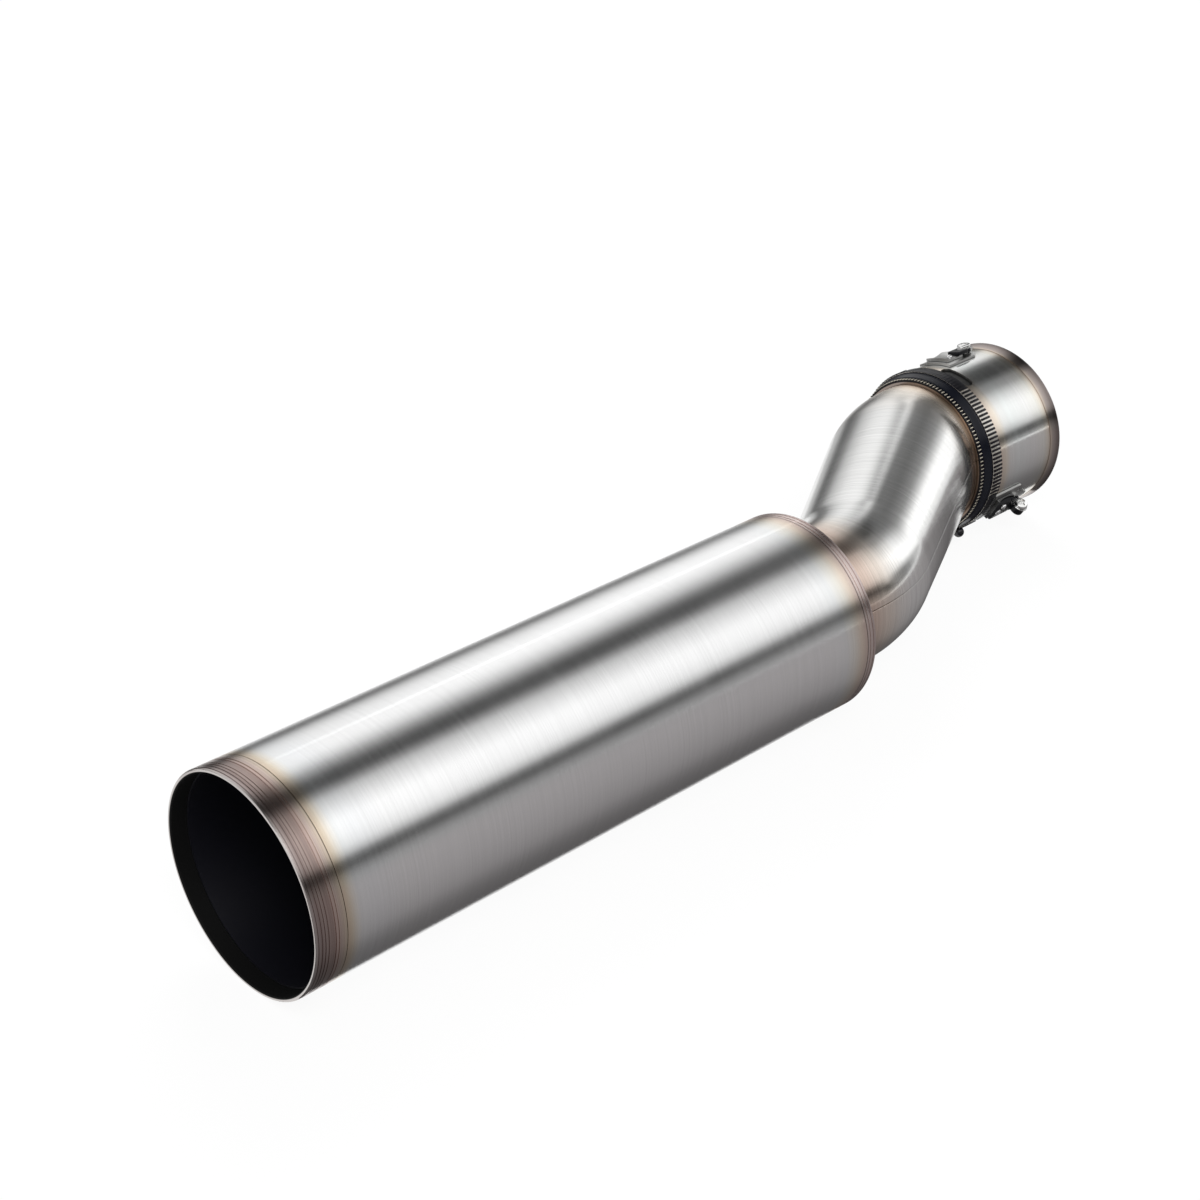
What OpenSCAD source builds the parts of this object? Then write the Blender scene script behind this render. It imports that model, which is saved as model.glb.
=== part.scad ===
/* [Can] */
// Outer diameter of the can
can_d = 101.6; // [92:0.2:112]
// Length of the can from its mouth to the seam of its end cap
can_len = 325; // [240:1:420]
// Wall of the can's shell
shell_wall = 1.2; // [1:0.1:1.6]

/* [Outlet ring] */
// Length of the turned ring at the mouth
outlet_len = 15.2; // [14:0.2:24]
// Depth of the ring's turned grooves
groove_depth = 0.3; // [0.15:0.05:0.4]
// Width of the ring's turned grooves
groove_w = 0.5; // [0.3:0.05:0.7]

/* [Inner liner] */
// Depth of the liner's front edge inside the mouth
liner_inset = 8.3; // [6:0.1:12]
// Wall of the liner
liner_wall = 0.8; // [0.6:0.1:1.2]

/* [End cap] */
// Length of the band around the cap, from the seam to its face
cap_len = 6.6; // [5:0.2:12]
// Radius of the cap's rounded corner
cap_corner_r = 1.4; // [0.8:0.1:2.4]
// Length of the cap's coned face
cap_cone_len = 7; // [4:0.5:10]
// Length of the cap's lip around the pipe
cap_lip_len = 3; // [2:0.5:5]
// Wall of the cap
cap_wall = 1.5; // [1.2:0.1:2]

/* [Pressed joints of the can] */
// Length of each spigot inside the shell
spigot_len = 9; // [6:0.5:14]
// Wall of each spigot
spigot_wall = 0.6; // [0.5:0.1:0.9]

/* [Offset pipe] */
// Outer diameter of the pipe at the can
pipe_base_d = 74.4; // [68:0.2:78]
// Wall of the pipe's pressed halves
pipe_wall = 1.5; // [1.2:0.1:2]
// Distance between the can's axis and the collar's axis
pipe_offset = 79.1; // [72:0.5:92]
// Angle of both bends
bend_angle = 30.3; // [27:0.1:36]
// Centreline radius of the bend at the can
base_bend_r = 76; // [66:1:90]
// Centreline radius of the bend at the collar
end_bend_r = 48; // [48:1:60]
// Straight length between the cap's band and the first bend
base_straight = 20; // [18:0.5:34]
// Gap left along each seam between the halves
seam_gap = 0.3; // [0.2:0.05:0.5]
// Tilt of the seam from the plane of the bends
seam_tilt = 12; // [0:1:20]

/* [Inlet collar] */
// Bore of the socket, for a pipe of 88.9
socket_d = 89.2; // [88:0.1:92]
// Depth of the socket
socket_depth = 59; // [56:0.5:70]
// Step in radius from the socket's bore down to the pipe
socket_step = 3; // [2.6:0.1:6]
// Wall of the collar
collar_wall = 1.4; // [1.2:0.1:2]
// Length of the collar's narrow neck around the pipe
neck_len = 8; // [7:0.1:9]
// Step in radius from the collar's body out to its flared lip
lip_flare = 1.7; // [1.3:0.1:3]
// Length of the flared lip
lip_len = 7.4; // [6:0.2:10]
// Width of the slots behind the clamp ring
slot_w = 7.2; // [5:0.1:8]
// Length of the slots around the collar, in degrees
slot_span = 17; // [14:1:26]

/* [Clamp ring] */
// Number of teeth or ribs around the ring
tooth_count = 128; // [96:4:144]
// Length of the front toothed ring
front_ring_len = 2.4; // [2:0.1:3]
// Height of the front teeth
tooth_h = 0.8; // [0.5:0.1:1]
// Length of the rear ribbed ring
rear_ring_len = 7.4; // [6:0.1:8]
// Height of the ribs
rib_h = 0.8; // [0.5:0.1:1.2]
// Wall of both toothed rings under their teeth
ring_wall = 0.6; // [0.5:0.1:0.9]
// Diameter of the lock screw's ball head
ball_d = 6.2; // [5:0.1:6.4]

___

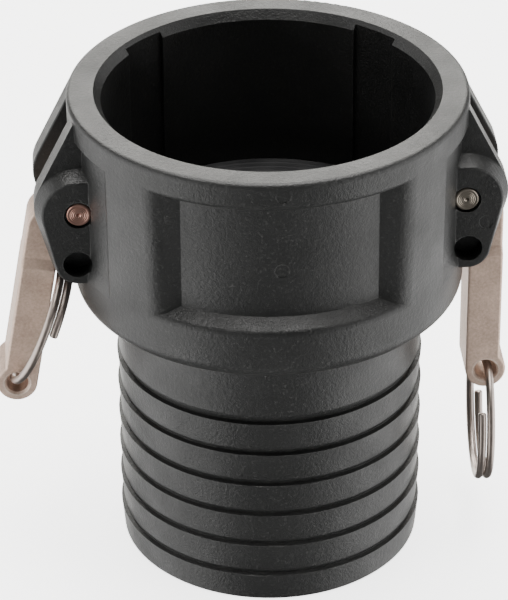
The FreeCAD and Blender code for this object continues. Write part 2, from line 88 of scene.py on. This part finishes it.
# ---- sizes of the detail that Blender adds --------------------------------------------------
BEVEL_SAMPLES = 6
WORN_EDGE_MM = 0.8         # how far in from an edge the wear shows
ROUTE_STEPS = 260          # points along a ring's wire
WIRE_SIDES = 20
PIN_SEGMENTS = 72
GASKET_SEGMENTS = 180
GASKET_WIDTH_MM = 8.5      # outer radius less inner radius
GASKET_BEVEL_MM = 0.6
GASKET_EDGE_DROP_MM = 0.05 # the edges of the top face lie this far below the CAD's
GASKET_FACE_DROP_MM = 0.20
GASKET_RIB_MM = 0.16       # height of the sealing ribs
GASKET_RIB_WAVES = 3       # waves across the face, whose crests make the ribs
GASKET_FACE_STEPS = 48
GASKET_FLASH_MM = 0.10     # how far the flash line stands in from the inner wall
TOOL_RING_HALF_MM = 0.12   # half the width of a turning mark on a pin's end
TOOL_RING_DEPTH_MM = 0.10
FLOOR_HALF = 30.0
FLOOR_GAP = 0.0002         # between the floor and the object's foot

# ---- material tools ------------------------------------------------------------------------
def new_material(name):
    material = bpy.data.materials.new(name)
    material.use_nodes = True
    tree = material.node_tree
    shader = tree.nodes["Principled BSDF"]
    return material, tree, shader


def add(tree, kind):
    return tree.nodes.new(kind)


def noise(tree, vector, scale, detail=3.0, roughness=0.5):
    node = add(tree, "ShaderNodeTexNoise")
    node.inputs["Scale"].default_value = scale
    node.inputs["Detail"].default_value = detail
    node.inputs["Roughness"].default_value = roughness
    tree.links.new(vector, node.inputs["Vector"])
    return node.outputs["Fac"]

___

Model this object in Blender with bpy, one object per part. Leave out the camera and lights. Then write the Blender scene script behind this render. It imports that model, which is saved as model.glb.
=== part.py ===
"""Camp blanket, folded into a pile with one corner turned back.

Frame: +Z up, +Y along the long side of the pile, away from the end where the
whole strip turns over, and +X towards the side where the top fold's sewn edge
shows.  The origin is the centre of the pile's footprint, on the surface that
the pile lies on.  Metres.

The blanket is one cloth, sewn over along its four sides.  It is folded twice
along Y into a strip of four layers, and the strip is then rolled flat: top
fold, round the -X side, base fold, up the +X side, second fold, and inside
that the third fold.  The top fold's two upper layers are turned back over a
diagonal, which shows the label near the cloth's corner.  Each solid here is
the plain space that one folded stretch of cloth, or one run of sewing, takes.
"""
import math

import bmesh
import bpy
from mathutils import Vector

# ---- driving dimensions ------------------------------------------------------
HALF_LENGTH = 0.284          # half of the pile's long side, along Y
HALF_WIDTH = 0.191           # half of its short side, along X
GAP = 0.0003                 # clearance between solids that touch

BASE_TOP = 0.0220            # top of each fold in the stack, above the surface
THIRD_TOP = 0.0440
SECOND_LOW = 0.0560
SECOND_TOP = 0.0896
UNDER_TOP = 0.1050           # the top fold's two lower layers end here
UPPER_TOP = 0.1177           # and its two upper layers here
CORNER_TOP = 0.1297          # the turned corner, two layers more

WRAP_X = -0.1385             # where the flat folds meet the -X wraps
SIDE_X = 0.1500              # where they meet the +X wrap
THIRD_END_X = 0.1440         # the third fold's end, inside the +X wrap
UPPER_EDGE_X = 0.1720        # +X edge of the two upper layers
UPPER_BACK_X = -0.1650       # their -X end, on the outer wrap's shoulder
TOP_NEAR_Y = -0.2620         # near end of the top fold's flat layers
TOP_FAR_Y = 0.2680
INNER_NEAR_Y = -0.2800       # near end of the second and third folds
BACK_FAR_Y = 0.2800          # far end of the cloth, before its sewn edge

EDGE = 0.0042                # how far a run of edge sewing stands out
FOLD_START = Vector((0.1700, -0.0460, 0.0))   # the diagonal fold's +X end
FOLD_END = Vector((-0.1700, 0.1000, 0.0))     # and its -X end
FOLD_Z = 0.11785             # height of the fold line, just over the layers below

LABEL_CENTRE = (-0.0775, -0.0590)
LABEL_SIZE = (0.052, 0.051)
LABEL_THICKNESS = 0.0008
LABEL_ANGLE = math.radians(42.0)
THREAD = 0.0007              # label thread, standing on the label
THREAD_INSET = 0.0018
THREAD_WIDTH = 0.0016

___

» Written exercise:
Output exactly those lines that lie from the line with "What OpenSCAD source" through the line with "shell_wall = 1.2; // [1:0.1:1.6]", with both of those lines included.

» Solution for this exercise:
What OpenSCAD source builds the parts of this object? Then write the Blender scene script behind this render. It imports that model, which is saved as model.glb.
=== part.scad ===
/* [Can] */
// Outer diameter of the can
can_d = 101.6; // [92:0.2:112]
// Length of the can from its mouth to the seam of its end cap
can_len = 325; // [240:1:420]
// Wall of the can's shell
shell_wall = 1.2; // [1:0.1:1.6]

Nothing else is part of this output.